Tier–II cities are not among your usual suspects when it comes to places for real estate investment. But real estate investors are slowly gaining confidence in Tier–II cities. In fact, these cities are becoming a favored choice for investors on the look-out for affordable options that would get them higher rental yield compared to metros. Keeping that in mind, here are the key reasons why you should be investing in Tier-II cities real estate.
Rapid development of infrastructure has become one the primary drivers of growth for many cities. The coming of Metro rail in Tier–II cities including Lucknow, Ahmedabad, Kochi and Patna is one such development. And it is not just inter-city but an improved connectivity to the rest of the country, especially the nearest to the metro city, that’s giving traction to investment in Tier-II cities.
Affordable real estate
Residential projects in Patna, Kochi, Lucknow, Jaipur and other Tier–II cities are more affordable compared to metros. These cities have multiple options for all level of investors, from high-end to affordable apartments. In fact, Tier–II cities are being hailed as the best places to purchase a property to get the best value-for-money.
Low cost of living
Tier–II cities are not only a great option for earning rental income but also to buy retirement home as well. This is because Tier–II cities are comparatively less expensive than metro cities. Apart from being cheaper, Tier–II cities also offer healthcare facilities that are on par with metros, have a cleaner environment, and many other advantages.
Not only infrastructural development but commercial development in Tier–II cities is on the rise, and makes their real estate popular. Cities like Lucknow, Kochi and Patna are seeing a spurt in the number of businesses being setup there, thus giving rise to more job opportunities. The reason why businesses are setting their shop here is the cheaper cost of operations. With more employment opportunities on offer, this is the right time to invest in one of the residential projects in Patna, Kochi, Jaipur and other Tier–II cities as the rental return would be much better compared to metro cities.

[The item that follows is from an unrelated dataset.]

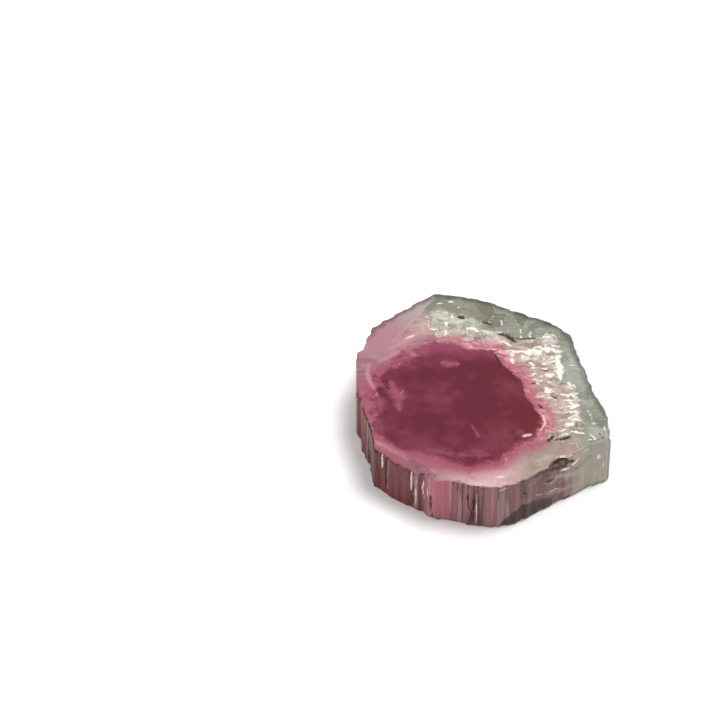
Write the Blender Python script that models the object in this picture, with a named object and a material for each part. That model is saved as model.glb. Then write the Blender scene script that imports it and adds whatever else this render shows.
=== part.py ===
"""A slice of watermelon tourmaline: one crystal, sawn flat across its length.

Metres, +Z up. The slice lies on its lower cut face, with its origin under the middle of its outline.
"""

import bisect
import math
import random

import bmesh
import bpy
from mathutils import Matrix, Vector

MM = 0.001

# The slice as a whole
THICKNESS = 2.9 * MM
EDGE_BEVEL = 0.05 * MM

# Growth striations: flat upright strips, each a little further in or out than its neighbours
STRIP_WIDTH = 0.25 * MM
STRIP_DEPTH = 0.085 * MM
STEP_RUN = 0.035 * MM
STRIP_DEPTHS = (0.0, 0.25, 0.5, 0.8, 1.0)
SHORT_STRIP_SHARE = 0.35
SHORT_STRIP_REST = 0.2
WALL_RINGS = 7

# Round corners are drawn with this many straight runs, and a point's inward direction is that of the
# outline this far to both sides of it
ROUND_RUNS = 5
NORMAL_REACH = 0.22 * MM

# What cuts a worn edge reaches this far outside the wall and above the upper face
CUT_OUTSIDE = 0.8 * MM
CUT_ABOVE = 0.6 * MM

# Chips lean this much up or down from level, and a crack's wedge is twice as wide this far above the face
CHIP_LEAN = 0.7
CHIP_SUBDIVISIONS = 2
CRACK_LIFT = 0.2 * MM

# Flat-sided pits in the broken belt
PIT_COUNT = 56
PIT_RADIUS = 0.42 * MM
PIT_DEPTH = 0.13 * MM
PIT_GAP = 0.40 * MM
PIT_FLATNESS = 0.7
PIT_TRIES = 4000

# Points closer than this are one point
WELD = 0.0015 * MM

SEED = 11

# Corners of the cross section in mm, clockwise seen from above: x, y, and how far the rounding reaches
CORNERS = {
    "left_face_back": (-5.99, 2.47, 0),
    "shoulder_outer": (-5.62, 2.65, 0),
    "shoulder_inner": (-5.51, 3.21, 0),
    "ledge": (-5.36, 3.55, 0),
    "back_left": (-5.17, 4.10, 0),
    "back": (-2.25, 6.32, 0.40),
    "back_swell": (-0.16, 5.97, 0.80),
    "back_step_outer": (1.02, 5.51, 0),
    "back_step_inner": (1.46, 5.25, 0),
    "back_right": (3.64, 4.24, 0.30),
    "right_corner": (4.36, 3.52, 0.25),
    "right_shoulder": (4.59, 2.50, 0.30),
    "right_waist": (5.20, 0.27, 0.50),
    "right_swell": (5.93, -1.70, 0.50),
    "right_point": (5.99, -3.23, 0),
    "front_right_dip": (4.75, -3.87, 0),
    "front_right": (1.49, -6.01, 0.50),
    "front": (0.34, -6.32, 0.50),
    "front_notch_outer": (-2.58, -5.60, 0),
    "front_notch_inner": (-2.79, -5.29, 0),
    "front_left_swell": (-3.91, -4.65, 0),
    "front_left": (-4.71, -4.07, 0),
    "left_foot": (-5.17, -3.63, 0),
    "left_step_low": (-5.29, -2.77, 0),
    "left_step_mid": (-5.40, -2.20, 0),
    "left_step_high": (-5.71, -1.50, 0),
    "left_notch_inner": (-5.75, -0.67, 0),
    "left_notch_outer": (-5.96, -0.33, 0),
}

# Worn stretches of the upper edge: start corner x, y, end corner x, y, how far in and how far down, in mm
WORN_EDGES = {
    "front_left": (-5.17, -3.63, -2.66, -5.35, 0.28, 0.30),
    "front_left_side": (-5.75, -1.45, -5.20, -3.65, 0.16, 0.20),
    "front": (-2.85, -5.47, -1.06, -6.03, 0.20, 0.14),
    "back_right": (3.50, 4.34, 4.37, 3.56, 0.10, 0.10),
}

# Shell-shaped chips: x, y, z of the middle, radius, and how flat the shell is, in mm
SHELL_CHIPS = {
    "front_right": (3.55, -4.78, 2.82, 0.56, 0.62),
    "left": (-5.58, -2.37, 2.86, 0.36, 0.70),
    "left_foot": (-5.08, -3.97, 2.76, 0.30, 0.80),
    "right_point": (6.06, -2.77, 2.92, 0.34, 0.70),
    "right_point_low": (5.71, -3.61, 2.84, 0.24, 0.80),
    "back": (-1.56, 6.37, 2.96, 0.34, 0.60),
    "back_step": (1.34, 5.47, 2.92, 0.36, 0.60),
    "right_waist": (5.46, 0.40, 2.90, 0.36, 0.70),
    "front_foot": (1.94, -5.93, 0.02, 0.40, 0.60),
    "left_face_foot": (-6.12, 1.05, 0.04, 0.34, 0.70),
    "back_foot": (2.34, 5.03, 0.02, 0.42, 0.60),
}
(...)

Tier–II cities are now able to offer a lifestyle that’s comparable to metros; cities such as Jaipur, Lucknow and Chandigarh already have a mall culture with a number of luxury brands setting up their shops. This will eventually be followed by metro connectivity, an aspect that is highly preferred for investment due to employment demand and urbanized lifestyle. At this moment, you are more likely to find a better investment deals in Tier –II cities than a metro, and that too with comparatively greater growth potentials.